Adam 12 symbolizes idealism of the past
I stumbled upon a favorite old television show this month when I was getting the oil changed in my car.
I saw an episode of the classic police show Adam 12, where officers Pete Malloy and Jim Reed patrol the streets of Los Angeles. I enjoyed the nostalgia, and also took note of the sharp differences the show has with today’s police dramas and current events.
In one part of the episode, the officers stopped a motorist whose car closely matched a description from a nearby jewelry store robbery. The suspect was restrained in handcuffs until information on the squad car radio revealed that further descriptions pointed to a different vehicle.
All turned out for the best. The officers explained the situation, the driver understood, and he was thanked for his cooperation.
The suspect was a Caucasian male, but even so it might not have been as congenial in the 21st century. There’s a heightened fear of authority and more of an insistence on due process. The driver might have hired a lawyer to consider a complaint.
When did that trend take shape? I think it depends on who you are, on what ethnicity you have and where you grew up.
My friends and I really liked Malloy and Reed. Their clean cut, good guy image seemed to be a reflection of officers everywhere. They were our friends. If we had nothing to hide, we had nothing to fear.
Someone our age who grew up in a neighborhood that had been the site of race riots probably had a different view, and probably still sees things differently than us even in 2020.
As kids we were told about the progress of the civil rights movement, about public figures such as Martin Luther King Jr. who had gone a long way toward making racism a thing of the past. We thought that what still existed was concentrated mostly in the South.
Classes in college, especially a human relations course, led me to a sense of how extensive and complicated the issue of prejudice often becomes.
There’s a barrier to overcome every time two people who are different in some way relate to each other. Race is one of the factors that can lead to biased viewpoints. There are also factors such as gender bias, generational bias and cultural differences. Many times two or more factors become part of a situation.
Anyone who becomes a law enforcement officer, a teacher, a social worker or something similar goes through training that involves examination of one’s own biases.

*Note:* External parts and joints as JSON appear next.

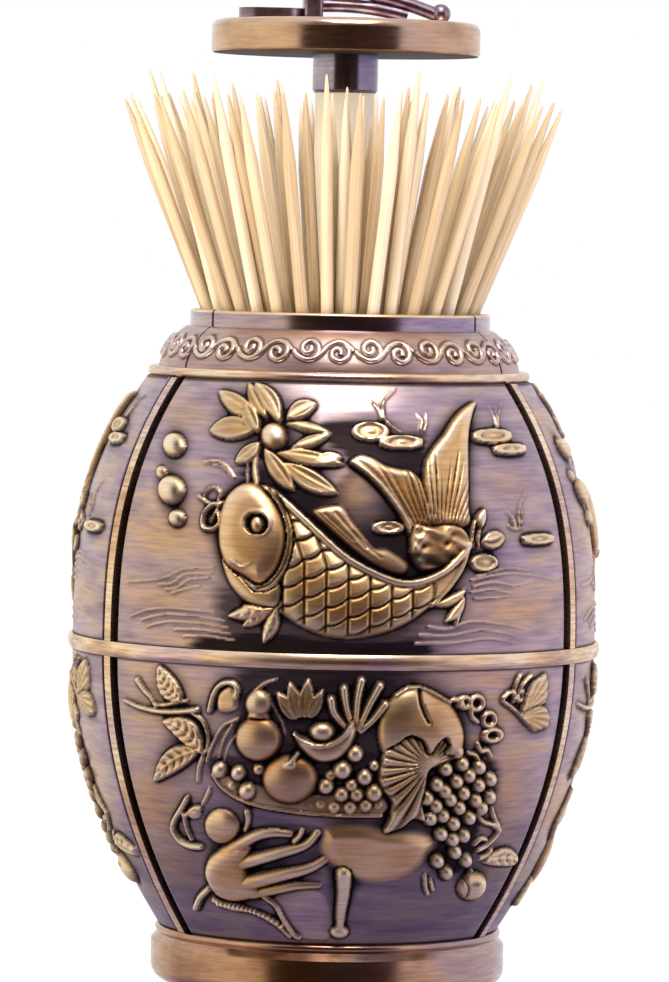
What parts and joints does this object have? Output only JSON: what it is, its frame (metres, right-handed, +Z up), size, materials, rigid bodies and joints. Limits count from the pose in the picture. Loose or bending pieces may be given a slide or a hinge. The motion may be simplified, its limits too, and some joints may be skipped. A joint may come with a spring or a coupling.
{
  "type": "toothpick dispenser",
  "caption": "Barrel-shaped bronze toothpick dispenser: pulling up the lid lifts a tray and fans the toothpicks out over the neck.",
  "frame": {"origin": "on the table, under the middle of the foot", "axes": "+Z up along the stem; the front panel faces -Y"},
  "size_m": [0.0808, 0.0815, 0.1617],
  "materials": {
    "relief_bronze": "satin",
    "bright_bronze": "satin",
    "turned_bronze": "satin",
    "ornament_bronze": "satin",
    "gunmetal": "gloss",
    "cream_plastic": "satin",
    "liner_plastic": "satin",
    "zinc_steel": "satin",
    "ring_rubber": "matte",
    "pad_foam": "matte",
    "bamboo": "matte"
  },
  "bodies": {
    "vessel": {"upper_stave_front": "relief_bronze", "upper_stave_right": "relief_bronze", "upper_stave_left": "relief_bronze", "lower_stave_front": "relief_bronze", "lower_stave_right": "relief_bronze", "lower_stave_left": "relief_bronze", "upper_rib_front_right": "bright_bronze", "upper_rib_back": "bright_bronze", "upper_rib_front_left": "bright_bronze", "lower_rib_front_right": "bright_bronze", "lower_rib_back": "bright_bronze", "lower_rib_front_left": "bright_bronze", "shoulder_hoop": "bright_bronze", "equator_hoop": "bright_bronze", "foot_ring": "turned_bronze", "liner_cup": "liner_plastic", "guide_post": "zinc_steel", "post_cap": "zinc_steel", "friction_ring": "ring_rubber", "tie_washer": "zinc_steel", "tie_nut": "zinc_steel", "base_plate": "zinc_steel", "base_pad": "pad_foam"},
    "lift": {"lid_plate": "turned_bronze", "lid_ornament": "ornament_bronze", "lid_screw": "zinc_steel", "stem_collar": "gunmetal", "stem_tube": "cream_plastic", "tray": "cream_plastic", "tray_clip": "zinc_steel", "toothpicks_low": "bamboo", "toothpicks_high": "bamboo", "toothpicks_inner": "bamboo"}
  },
  "joints": [
    {"name": "lift_slide", "type": "slide", "parent": "vessel", "child": "lift", "axis": [0, 0, 1], "range_m": [-0.04385, 0], "deforming": ["toothpicks_low", "toothpicks_high", "toothpicks_inner"]}
  ]
}
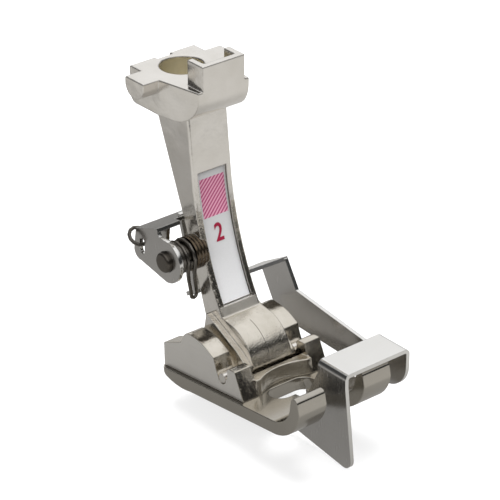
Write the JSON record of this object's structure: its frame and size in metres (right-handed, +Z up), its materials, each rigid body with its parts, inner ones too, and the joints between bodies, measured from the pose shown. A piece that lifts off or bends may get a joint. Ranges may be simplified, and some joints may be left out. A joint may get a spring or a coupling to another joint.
{
  "type": "sewing machine presser foot",
  "caption": "Presser foot for a sewing machine: forked head on a curved leg, hinged sole with turned-up toes, and a sprung sheet-metal hem guide with a blade.",
  "frame": {"origin": "on the axis of the socket, level with the flat top of the head", "axes": "+X to the machine user's right, -Y to the user, +Z up along the socket's axis"},
  "size_m": [0.0218, 0.0413, 0.0523],
  "materials": {
    "plated_casting": "satin",
    "sole_casting": "satin",
    "sole_polished": "polished",
    "sheet_steel": "polished",
    "dark_pin": "turned",
    "spring_wire": "drawn",
    "sticker": "printed"
  },
  "bodies": {
    "shank": {"shank": "plated_casting", "number_label": "sticker", "hinge_pin": "plated_casting", "pivot_pin": "dark_pin", "spring_bush": "dark_pin", "spacer_washer": "sheet_steel", "torsion_spring": "spring_wire"},
    "sole": {"hinge_block": "sole_casting", "sole_plate": "sole_polished"},
    "guide": {"guide_arm": "sheet_steel"}
  },
  "joints": [
    {"name": "sole_tilt", "type": "hinge", "parent": "shank", "child": "sole", "pos_m": [0, -0.018, -0.0395], "axis": [1, 0, 0], "range_deg": [-1.5, 14]},
    {"name": "guide_lift", "type": "hinge", "parent": "shank", "child": "guide", "pos_m": [0, -0.007, -0.0252], "axis": [-1, 0, 0], "range_deg": [0, 8], "stiffness_Nm_per_rad": 0.02, "springref_deg": -20.05, "deforming": ["torsion_spring"]}
  ]
}
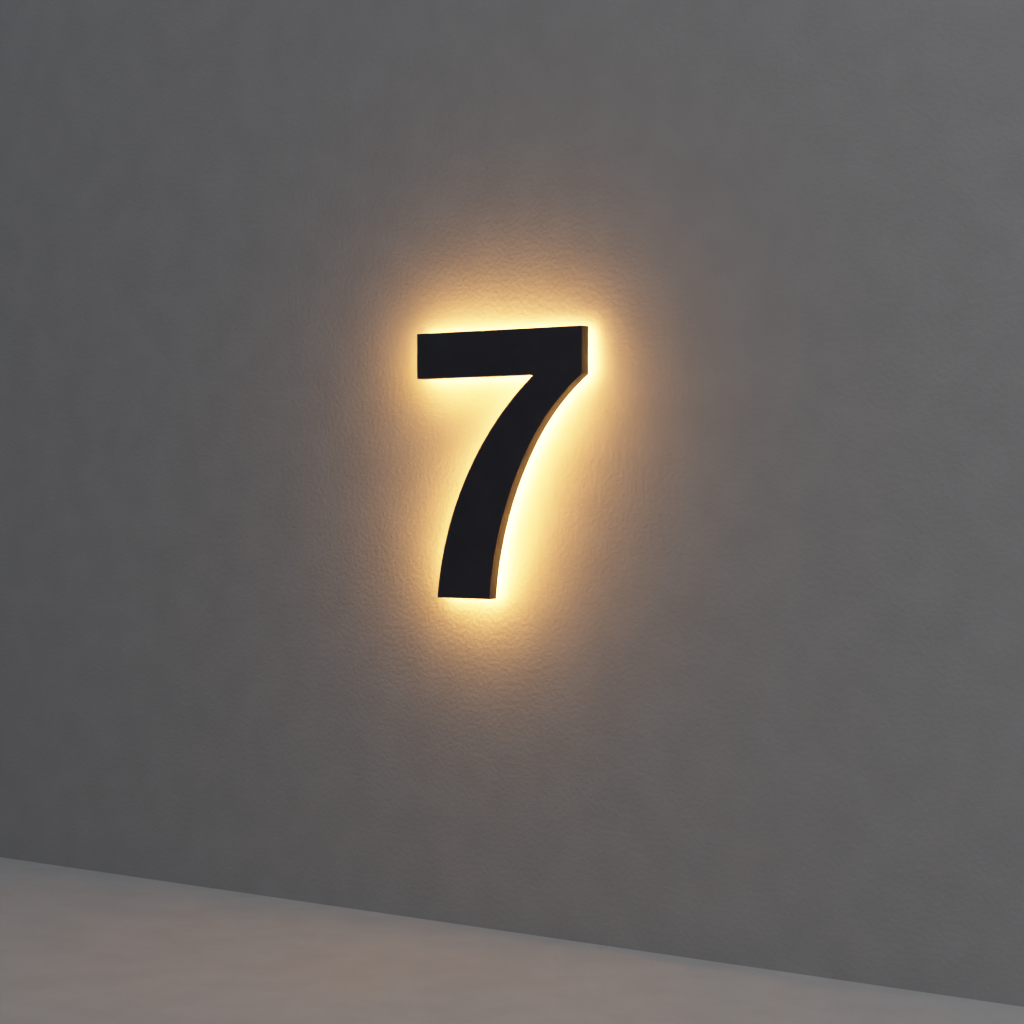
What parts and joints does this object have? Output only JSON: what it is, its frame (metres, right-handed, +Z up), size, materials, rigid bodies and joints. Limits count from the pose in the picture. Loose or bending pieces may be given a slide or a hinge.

That’s valuable for learning about ourselves. It shows how we need to think about differences, how we need to approach others with openness and at times go out of our way to be fair.
We have to be careful about imposing our own perspective. It involves knowing that not everybody is going to have the same idealistic view of characters like Malloy and Reed.
Similarly there were 1980s teenagers who didn’t instinctively like Ronnie, Nancy, George Sr. and Barbara. Most of us in my neck of the woods saw them as grandparent-type figures, symbols of what was right about America. Those who didn’t were very unlikely to speak up, and therefore their view went unappreciated.
The need to recognize personal differences is a never-ending process. There’s always more to learn. Until the Black Lives Matter movement rose to the forefront in 2020, I never knew the extent to which black parents talk to their kids about how to behave around authority figures, that it’s a mostly unchanged rite of passage that goes back at least several generations.
Many times our social fabric stays strong, as different people successfully relate to each other in everyday situations. Any job that involves meeting the public includes the need to get along on a basic level with almost all types of people.
The key is to aim for perfection, to try to make it work almost 100 percent of the time. The current publicity that surrounds shooting incidents is a reminder that needs for improvement still exist. They’re extreme examples of anti-social trends, and that provokes extreme reactions.
Hopefully positive developments grow out of the controversy. It might bring us closer to a real-world sort of idealism that all reasonable people should want.